Hookers these days seldom play 70 minutes. Dan would have expected 30 at most from the bench. He seized his opportunity and made the final his own. A World Cup berth is not beyond him.
The last dance
Any Munster fan who knows the Keith Earls story will have had double reason to be anxious last Saturday. First there was a final that was drifting away, Stormers on top and in the lead, Munster hanging on, literally, for dear life.
Secondly, there was the Earls scenario.
The Limerick wing has been a one-club man throughout his career. He won Celtic and Magners League titles in an era when no one cared much about the competition. And he was on the bench when Munster won the Heineken Cup when that doubled up as a Holy Grail for the province.
Yet that was just the point. He was on the bench. “I didn’t feel a part of that win, didn’t feel I contributed, it means nothing to me,” said Earls.
That sat with him as Munster lost seven subsequent semi-finals in Europe; indeed it prolonged his career, as he somehow found the energy to repair his injury-wrecked body year after year, to go again, in search of one last prize in a Munster jersey.
Again, in this year, his last full season as a pro, he looked to have missed out. Munster sneaked into the play-offs while Earls was tormented by further injury. A hamstring tear threatened to end his year in March. Yet by April he was back. So were Munster. Wins over Glasgow and Leinster put them into Saturday’s final.
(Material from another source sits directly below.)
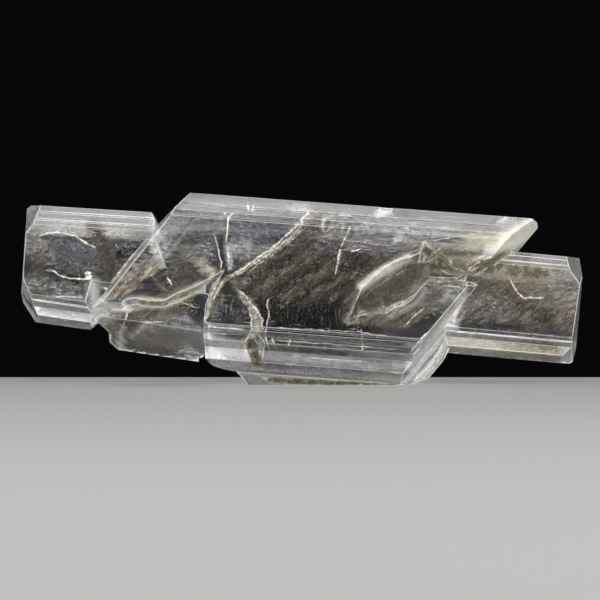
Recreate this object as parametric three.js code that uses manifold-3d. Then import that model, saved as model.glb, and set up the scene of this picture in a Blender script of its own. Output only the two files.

And then we watched as the clock ticked down. Seventy minutes in, they trailed. And Earls stayed on the bench, just as he did in Cardiff in 2008. Would they win without him? Would the feeling of missing out happen again? Not this time. He came on for the finale, playing with his usual gusto, heavily involved in the move that led to John Hodnett’s winning try, as he scrapped for inches. Finally his contribution paid off. Hodnett scored, Munster won, and for Earls, 12 years after his last trophy, he had another. His wait was over. His weight had lifted.